The IOC also announced Tuesday that skateboarding, sport climbing and surfing were provisionally added to the 2024 Olympic program. Those three sports will debut at Tokyo 2020 but were not assured places on the Olympic program beyond next year.

“They contribute to making the program more gender balanced and more urban, and offer the opportunity to connect with the younger generation,” IOC President Thomas Bach said in a press release. “The proposed sports are in line with these principles and enhance Paris 2024’s overall dynamic Games concept, which focuses on inclusivity, inspiring a new audience and hosting socially responsible Games.”

The IOC Executive Board will make the final decision on the Paris 2024 event program in December 2020, but no more sports can be proposed for inclusion. That means baseball and softball, which return to the Olympics next year, will not be on the 2024 Olympic program. Those sports can still be added for the 2028 Los Angeles Games.

Breaking debuted at the Youth Olympics last year, where the U.S. did not have any athletes. Sergei “Bumblebee” Chernyshev of Russia and Ramu Kawai of Japan took gold medals.

Breaking had never previously been up for a vote for Olympic inclusion, but the World DanceSport Federation is recognized by the IOC.

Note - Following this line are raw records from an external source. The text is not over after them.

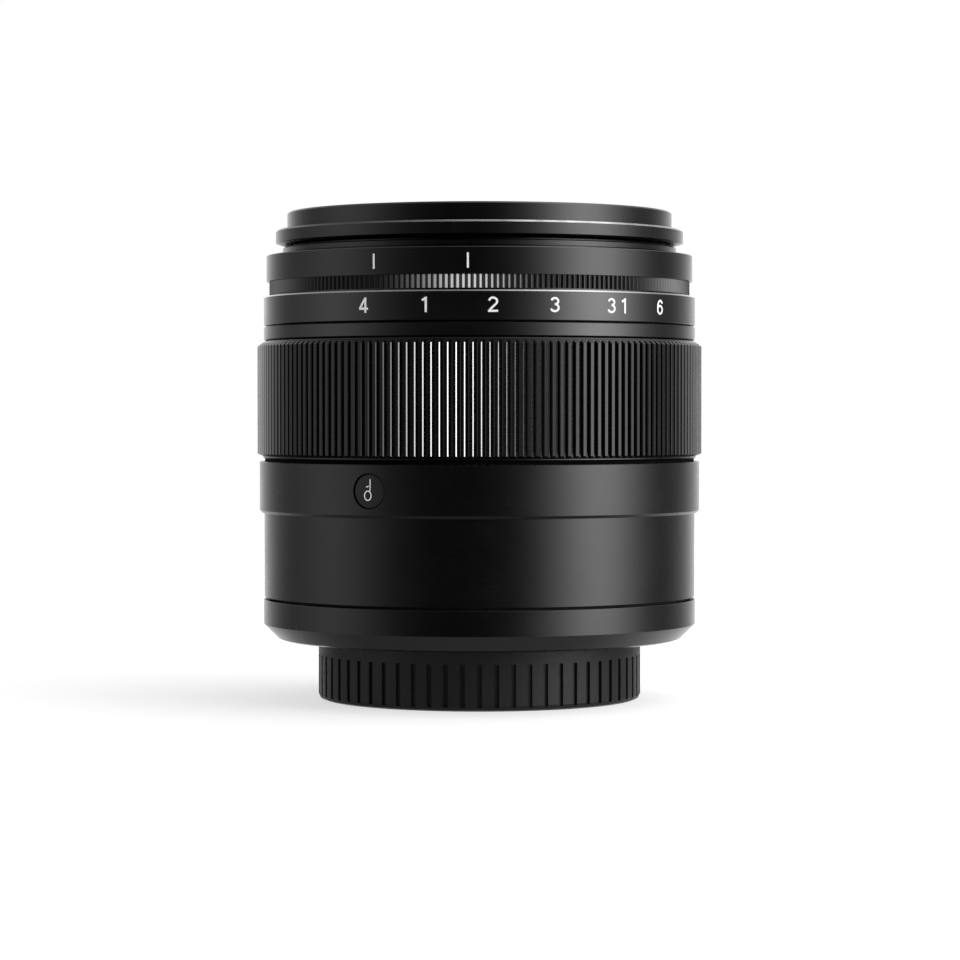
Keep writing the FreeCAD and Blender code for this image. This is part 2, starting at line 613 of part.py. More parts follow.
def aperture_lever():
    """Tab on the aperture ring that reaches through the barrels to turn the iris."""
    return radial_block(26.9, 33.15, LEVER_BOTTOM + JOINED_GAP, LEVER_TOP - JOINED_GAP,
                        LEVER_WIDTH, LEVER_AZIMUTH)


def click_ball():
    centre = KNURL_TOP - CLICK_BALL_SINK + CLICK_BALL_RADIUS
    return Part.makeSphere(CLICK_BALL_RADIUS, at(CLICK_AZIMUTH, CLICK_CIRCLE, centre))


def click_spring():
    """Small coil spring that presses the click ball onto the aperture ring."""
    wire = 0.1
    coil = 0.5
    length = 2.0
    bottom = KNURL_TOP - CLICK_BALL_SINK + 2 * CLICK_BALL_RADIUS + wire + 0.03
    helix = Part.makeHelix(length / 4, length, coil)
    circle = Part.makeCircle(wire, FreeCAD.Vector(coil, 0, 0), FreeCAD.Vector(0, 1, 0))
    spring = Part.Wire(helix.Edges).makePipeShell([Part.Wire(circle)], True, True)
    spring.translate(at(CLICK_AZIMUTH, CLICK_CIRCLE, bottom))
    return spring


# Sliding optical block


def inner_barrel():
    """Sliding barrel that carries both cells and the iris."""
    bottom = 24.0
    top = 66.5
    seat = 27.2
    seat_bottom = 65.2
    bulkhead = 20.5
    bulkhead_bottom = 50.0
    bulkhead_top = 51.6
    barrel = turned([
        (SLIDER_INNER, bottom), (SLIDER_OUTER, bottom), (SLIDER_OUTER, top), (seat, top),
        (seat, seat_bottom), (SLIDER_INNER, seat_bottom), (SLIDER_INNER, bulkhead_top),
        (bulkhead, bulkhead_top), (bulkhead, bulkhead_bottom), (SLIDER_INNER, bulkhead_bottom),
    ])
    window = lever_window(27, 31, LEVER_BOTTOM - FOCUS_TRAVEL - 0.3, LEVER_TOP + 0.3)
    holes = [radial_pin(FOLLOWER_RADIUS + JOINED_GAP, 28, 31, azimuth, FOLLOWER_HEIGHT)
             for azimuth in FOLLOWER_AZIMUTHS]
    screws = around(axial_pin(SMALL_SCREW_RADIUS + JOINED_GAP, 65, 67, 0, CELL_SCREW_CIRCLE), 3)
    return barrel.cut([window] + holes + screws)


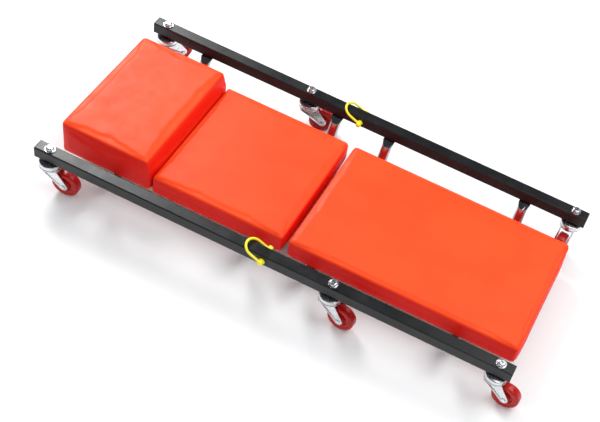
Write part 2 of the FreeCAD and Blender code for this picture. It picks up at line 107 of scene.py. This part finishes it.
world = bpy.data.worlds.new("studio")
bpy.context.scene.world = world
world.use_nodes = True
studio = world.node_tree.nodes
direction = studio.new("ShaderNodeTexCoord")
height = studio.new("ShaderNodeSeparateXYZ")
dark_ceiling = studio.new("ShaderNodeValToRGB")
dark_ceiling.color_ramp.elements[0].position = 0.05
dark_ceiling.color_ramp.elements[0].color = (0.85, 0.86, 0.88, 1.0)
dark_ceiling.color_ramp.elements[1].position = 0.55
dark_ceiling.color_ramp.elements[1].color = (0.07, 0.072, 0.076, 1.0)
seen_in = studio.new("ShaderNodeLightPath")
studio_light = studio.new("ShaderNodeMix")
studio_light.data_type = "RGBA"
studio_light.inputs[6].default_value = (0.95, 0.965, 0.98, 1.0)
join = world.node_tree.links.new
join(direction.outputs["Generated"], height.inputs["Vector"])
join(height.outputs["Z"], dark_ceiling.inputs["Fac"])
join(seen_in.outputs["Is Glossy Ray"], studio_light.inputs[0])
join(dark_ceiling.outputs["Color"], studio_light.inputs[7])
join(studio_light.outputs[2], studio["Background"].inputs["Color"])
studio["Background"].inputs["Strength"].default_value = 0.70
bpy.context.scene.view_settings.view_transform = "Standard"


# ---------------------------------------------------------------------------
# Side rails: 1 in square steel tube, each sawn in two at the middle and
# sprayed satin black. The enamel has a fine orange peel and a film of dust.
# ---------------------------------------------------------------------------
def on_object(finish, stretch=(1, 1, 1)):
    """The surface position in metres, stretched along an axis where the pattern runs."""
    nodes = finish.node_tree.nodes
    place = nodes.new("ShaderNodeTexCoord")
    mapping = nodes.new("ShaderNodeMapping")
    mapping.inputs["Scale"].default_value = stretch
    finish.node_tree.links.new(place.outputs["Object"], mapping.inputs["Vector"])
    return mapping.outputs["Vector"]


def mottle(finish, size, detail=3.0, stretch=(1, 1, 1), rough=0.55):
    """A soft random pattern, 0 to 1, whose patches are about this many metres across."""
    texture = finish.node_tree.nodes.new("ShaderNodeTexNoise")
    texture.inputs["Scale"].default_value = 1.0 / size
    texture.inputs["Detail"].default_value = detail
    texture.inputs["Roughness"].default_value = rough
    finish.node_tree.links.new(on_object(finish, stretch), texture.inputs["Vector"])
    return texture.outputs["Fac"]


def pebble(finish, size, soft=0.3):
    """A pattern of rounded cells, 0 at each middle and about 1 at the valleys between."""
    texture = finish.node_tree.nodes.new("ShaderNodeTexVoronoi")
    texture.feature = "SMOOTH_F1"
    texture.inputs["Scale"].default_value = 1.0 / size
    texture.inputs["Smoothness"].default_value = soft
    finish.node_tree.links.new(on_object(finish), texture.inputs["Vector"])
    return texture.outputs["Distance"]


def ranged(finish, pattern, start, end, low, high):
    """Turns the pattern's values from start to end into values from low to high."""
    node = finish.node_tree.nodes.new("ShaderNodeMapRange")
    node.inputs["From Min"].default_value = start
    node.inputs["From Max"].default_value = end
    node.inputs["To Min"].default_value = low
    node.inputs["To Max"].default_value = high
    finish.node_tree.links.new(pattern, node.inputs["Value"])
    return node.outputs["Result"]


def two_tone(finish, pattern, low, high, start=0.35, end=0.65):
    """Colours the finish from low to high with the pattern."""
    ramp = finish.node_tree.nodes.new("ShaderNodeValToRGB")
    ramp.color_ramp.elements[0].position = start
    ramp.color_ramp.elements[0].color = (*low, 1.0)
    ramp.color_ramp.elements[1].position = end
    ramp.color_ramp.elements[1].color = (*high, 1.0)
    finish.node_tree.links.new(pattern, ramp.inputs["Fac"])
    shader = finish.node_tree.nodes["Principled BSDF"]
    finish.node_tree.links.new(ramp.outputs["Color"], shader.inputs["Base Color"])
    return ramp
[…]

Teenagers, some of whom went by nicknames like Bad Matty, Senorita Carlota and KennyG, went head-to-head in dance battles at the Youth Olympics in Buenos Aires last year. They performed on a mat atop an outdoor basketball court to a musical beat and emcees.

Judges determined winners using six criteria: creativity, personality, technique, variety, perfomativity and musicality.

“Breaking (also called b-boying or b-girling) is an urban dance style,” according to the Youth Olympics. “The urban dance style originated during the mid 1970s in the Bronx borough of New York City.”